# Start of Records to process

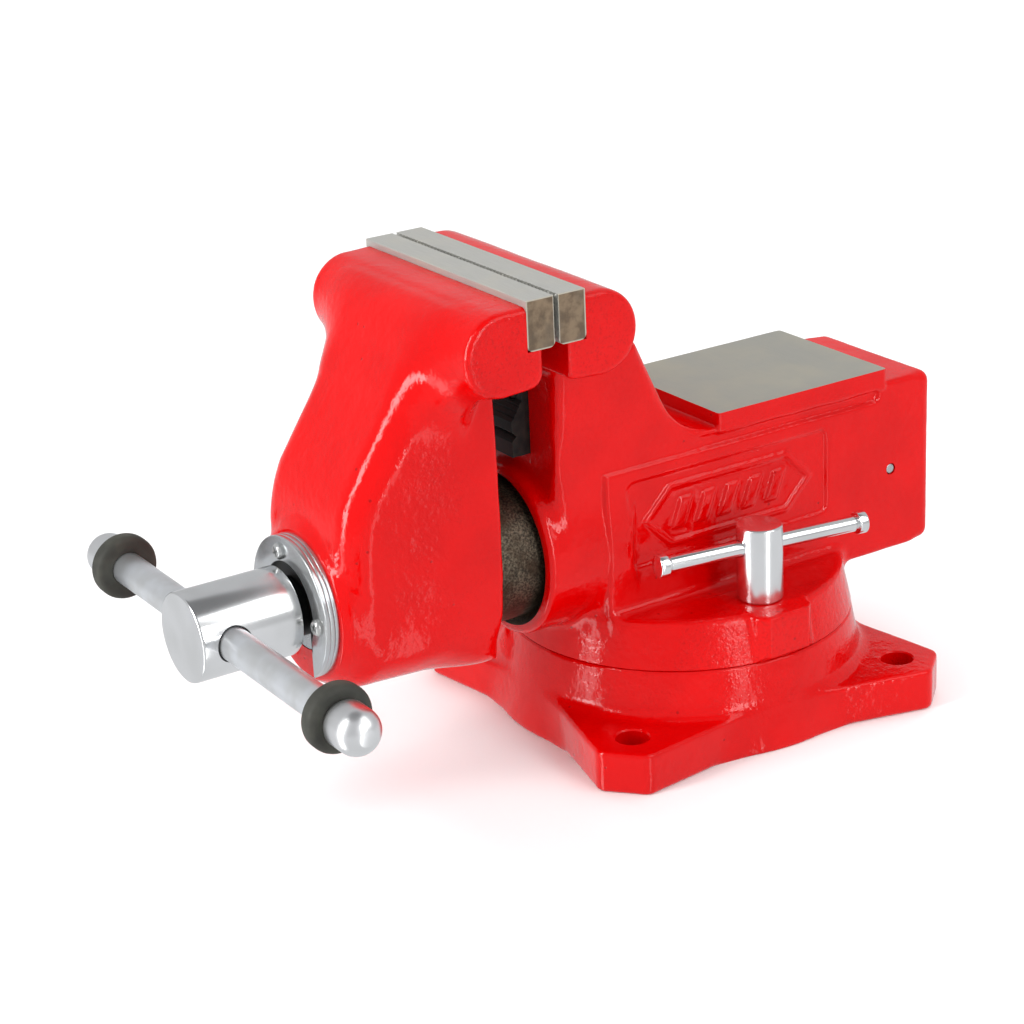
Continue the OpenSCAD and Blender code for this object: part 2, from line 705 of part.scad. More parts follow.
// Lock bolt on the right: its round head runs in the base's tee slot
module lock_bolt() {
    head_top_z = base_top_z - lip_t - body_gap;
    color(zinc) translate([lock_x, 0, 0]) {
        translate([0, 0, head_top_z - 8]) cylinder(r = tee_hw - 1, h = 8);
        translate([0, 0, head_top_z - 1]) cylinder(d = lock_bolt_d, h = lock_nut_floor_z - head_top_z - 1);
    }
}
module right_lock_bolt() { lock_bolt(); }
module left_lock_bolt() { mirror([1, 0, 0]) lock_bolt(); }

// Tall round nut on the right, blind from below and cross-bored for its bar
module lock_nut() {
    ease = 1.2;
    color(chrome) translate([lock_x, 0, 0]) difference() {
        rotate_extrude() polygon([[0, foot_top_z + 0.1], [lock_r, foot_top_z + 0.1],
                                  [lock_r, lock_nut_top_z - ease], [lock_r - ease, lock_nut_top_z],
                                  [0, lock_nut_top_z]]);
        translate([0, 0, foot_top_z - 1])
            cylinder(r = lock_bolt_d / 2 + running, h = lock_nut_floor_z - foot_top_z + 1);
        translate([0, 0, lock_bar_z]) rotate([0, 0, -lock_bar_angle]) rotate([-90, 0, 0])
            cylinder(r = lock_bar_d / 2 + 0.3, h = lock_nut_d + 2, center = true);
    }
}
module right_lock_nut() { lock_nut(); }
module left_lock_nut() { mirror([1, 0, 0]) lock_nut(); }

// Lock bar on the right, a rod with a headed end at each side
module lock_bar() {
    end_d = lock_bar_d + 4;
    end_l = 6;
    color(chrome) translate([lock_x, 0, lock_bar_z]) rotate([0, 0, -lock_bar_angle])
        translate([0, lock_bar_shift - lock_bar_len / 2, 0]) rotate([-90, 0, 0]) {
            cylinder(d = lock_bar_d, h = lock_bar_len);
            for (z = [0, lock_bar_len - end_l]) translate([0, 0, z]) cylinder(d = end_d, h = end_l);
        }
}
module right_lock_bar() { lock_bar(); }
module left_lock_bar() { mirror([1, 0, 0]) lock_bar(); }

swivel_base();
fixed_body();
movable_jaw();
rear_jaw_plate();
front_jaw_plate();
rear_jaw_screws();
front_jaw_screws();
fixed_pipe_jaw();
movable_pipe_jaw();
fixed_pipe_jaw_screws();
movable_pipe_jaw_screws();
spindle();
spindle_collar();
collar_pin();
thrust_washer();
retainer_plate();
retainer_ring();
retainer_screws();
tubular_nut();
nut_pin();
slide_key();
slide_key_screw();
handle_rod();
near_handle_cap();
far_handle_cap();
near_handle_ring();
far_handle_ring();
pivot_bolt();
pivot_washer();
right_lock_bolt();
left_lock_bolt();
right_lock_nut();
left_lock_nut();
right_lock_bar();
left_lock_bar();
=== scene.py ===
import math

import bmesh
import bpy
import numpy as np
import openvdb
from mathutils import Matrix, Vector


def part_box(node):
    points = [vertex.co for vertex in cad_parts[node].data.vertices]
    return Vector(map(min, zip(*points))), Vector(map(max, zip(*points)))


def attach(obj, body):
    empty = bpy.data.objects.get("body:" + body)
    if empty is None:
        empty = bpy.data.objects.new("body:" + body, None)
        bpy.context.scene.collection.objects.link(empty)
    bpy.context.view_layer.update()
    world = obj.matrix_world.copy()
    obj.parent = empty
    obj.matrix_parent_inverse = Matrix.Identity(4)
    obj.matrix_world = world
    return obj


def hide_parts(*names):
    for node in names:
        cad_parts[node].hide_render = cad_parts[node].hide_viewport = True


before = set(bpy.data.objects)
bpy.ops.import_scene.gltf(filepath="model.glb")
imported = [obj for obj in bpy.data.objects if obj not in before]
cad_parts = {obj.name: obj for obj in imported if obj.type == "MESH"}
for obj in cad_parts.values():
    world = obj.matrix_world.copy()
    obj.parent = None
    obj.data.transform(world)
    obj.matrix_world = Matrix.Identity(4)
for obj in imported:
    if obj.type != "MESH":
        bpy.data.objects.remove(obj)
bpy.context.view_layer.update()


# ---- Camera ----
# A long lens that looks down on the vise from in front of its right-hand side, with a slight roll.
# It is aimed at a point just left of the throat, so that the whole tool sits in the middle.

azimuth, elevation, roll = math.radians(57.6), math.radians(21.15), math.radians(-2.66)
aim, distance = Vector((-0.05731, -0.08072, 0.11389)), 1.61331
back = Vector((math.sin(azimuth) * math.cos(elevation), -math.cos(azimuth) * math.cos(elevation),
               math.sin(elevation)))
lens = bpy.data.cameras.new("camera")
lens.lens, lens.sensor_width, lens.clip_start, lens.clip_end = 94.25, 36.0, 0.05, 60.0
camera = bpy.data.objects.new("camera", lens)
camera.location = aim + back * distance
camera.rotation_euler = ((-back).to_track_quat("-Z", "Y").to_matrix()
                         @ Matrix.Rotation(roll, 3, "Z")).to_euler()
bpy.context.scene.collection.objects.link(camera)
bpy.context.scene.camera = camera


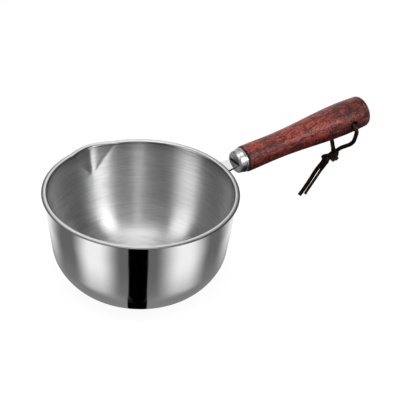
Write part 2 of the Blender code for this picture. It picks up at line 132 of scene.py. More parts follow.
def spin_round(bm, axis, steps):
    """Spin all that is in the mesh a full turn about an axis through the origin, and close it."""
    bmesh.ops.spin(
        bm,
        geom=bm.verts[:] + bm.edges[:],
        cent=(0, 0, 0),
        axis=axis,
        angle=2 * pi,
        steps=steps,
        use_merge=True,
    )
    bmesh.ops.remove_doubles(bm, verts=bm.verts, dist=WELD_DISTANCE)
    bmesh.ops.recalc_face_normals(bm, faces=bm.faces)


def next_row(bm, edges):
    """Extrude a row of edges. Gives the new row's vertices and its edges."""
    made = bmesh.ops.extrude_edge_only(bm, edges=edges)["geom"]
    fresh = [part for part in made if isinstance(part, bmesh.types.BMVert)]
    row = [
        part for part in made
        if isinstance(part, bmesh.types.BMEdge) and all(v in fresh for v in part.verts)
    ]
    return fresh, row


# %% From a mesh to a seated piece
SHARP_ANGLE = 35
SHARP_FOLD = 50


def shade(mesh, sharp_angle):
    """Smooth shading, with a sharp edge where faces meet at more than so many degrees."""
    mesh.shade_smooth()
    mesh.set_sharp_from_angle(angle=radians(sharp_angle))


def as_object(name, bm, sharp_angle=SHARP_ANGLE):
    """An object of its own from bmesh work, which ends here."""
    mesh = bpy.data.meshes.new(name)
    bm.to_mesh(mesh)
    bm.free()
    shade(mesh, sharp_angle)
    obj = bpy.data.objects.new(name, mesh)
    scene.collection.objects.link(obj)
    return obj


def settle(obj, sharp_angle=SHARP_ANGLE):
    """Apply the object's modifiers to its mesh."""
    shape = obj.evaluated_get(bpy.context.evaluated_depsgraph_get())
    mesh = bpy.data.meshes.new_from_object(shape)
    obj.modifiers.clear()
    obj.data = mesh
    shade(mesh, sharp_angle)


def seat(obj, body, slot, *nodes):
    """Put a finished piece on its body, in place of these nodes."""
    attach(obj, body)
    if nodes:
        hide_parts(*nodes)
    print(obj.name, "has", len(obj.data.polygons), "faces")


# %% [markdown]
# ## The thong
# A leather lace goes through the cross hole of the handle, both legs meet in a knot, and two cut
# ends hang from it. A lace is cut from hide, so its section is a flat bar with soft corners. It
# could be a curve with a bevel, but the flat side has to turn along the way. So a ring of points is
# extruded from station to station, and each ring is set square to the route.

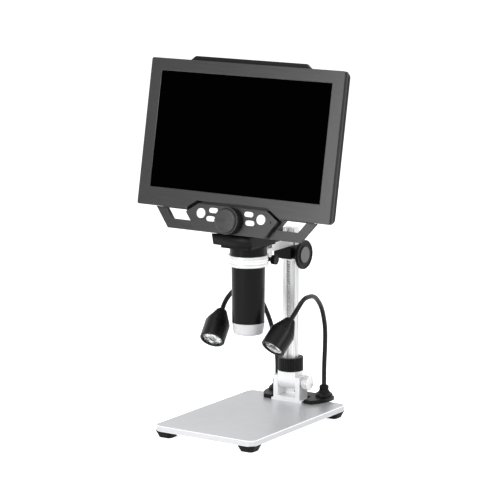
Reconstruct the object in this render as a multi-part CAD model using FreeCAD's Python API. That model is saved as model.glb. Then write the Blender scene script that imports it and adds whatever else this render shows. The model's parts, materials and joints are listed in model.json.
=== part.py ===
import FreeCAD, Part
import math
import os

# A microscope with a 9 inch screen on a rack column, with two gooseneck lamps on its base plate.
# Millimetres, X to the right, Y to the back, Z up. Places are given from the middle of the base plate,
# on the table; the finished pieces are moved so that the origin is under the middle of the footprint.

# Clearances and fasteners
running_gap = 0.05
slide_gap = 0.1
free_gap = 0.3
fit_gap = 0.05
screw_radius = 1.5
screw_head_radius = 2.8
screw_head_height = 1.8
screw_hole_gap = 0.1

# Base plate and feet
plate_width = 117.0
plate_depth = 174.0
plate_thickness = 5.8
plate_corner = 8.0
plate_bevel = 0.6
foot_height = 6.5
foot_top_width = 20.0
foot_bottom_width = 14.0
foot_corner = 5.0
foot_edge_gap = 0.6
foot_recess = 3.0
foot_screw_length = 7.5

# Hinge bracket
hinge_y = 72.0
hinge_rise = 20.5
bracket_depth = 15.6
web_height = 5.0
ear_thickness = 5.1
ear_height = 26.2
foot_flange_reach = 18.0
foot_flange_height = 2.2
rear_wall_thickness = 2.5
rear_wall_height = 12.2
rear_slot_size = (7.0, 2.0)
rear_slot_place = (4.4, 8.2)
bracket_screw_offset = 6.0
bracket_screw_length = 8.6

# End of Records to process

### Given request:
Provide an exact reproduction of only those lines that start at the line containing "swivel_base();" and end at the line containing "before = set(bpy.data.objects)", inclusive.

### Correct response:
swivel_base();
fixed_body();
movable_jaw();
rear_jaw_plate();
front_jaw_plate();
rear_jaw_screws();
front_jaw_screws();
fixed_pipe_jaw();
movable_pipe_jaw();
fixed_pipe_jaw_screws();
movable_pipe_jaw_screws();
spindle();
spindle_collar();
collar_pin();
thrust_washer();
retainer_plate();
retainer_ring();
retainer_screws();
tubular_nut();
nut_pin();
slide_key();
slide_key_screw();
handle_rod();
near_handle_cap();
far_handle_cap();
near_handle_ring();
far_handle_ring();
pivot_bolt();
pivot_washer();
right_lock_bolt();
left_lock_bolt();
right_lock_nut();
left_lock_nut();
right_lock_bar();
left_lock_bar();
=== scene.py ===
import math

import bmesh
import bpy
import numpy as np
import openvdb
from mathutils import Matrix, Vector


def part_box(node):
    points = [vertex.co for vertex in cad_parts[node].data.vertices]
    return Vector(map(min, zip(*points))), Vector(map(max, zip(*points)))


def attach(obj, body):
    empty = bpy.data.objects.get("body:" + body)
    if empty is None:
        empty = bpy.data.objects.new("body:" + body, None)
        bpy.context.scene.collection.objects.link(empty)
    bpy.context.view_layer.update()
    world = obj.matrix_world.copy()
    obj.parent = empty
    obj.matrix_parent_inverse = Matrix.Identity(4)
    obj.matrix_world = world
    return obj


def hide_parts(*names):
    for node in names:
        cad_parts[node].hide_render = cad_parts[node].hide_viewport = True


before = set(bpy.data.objects)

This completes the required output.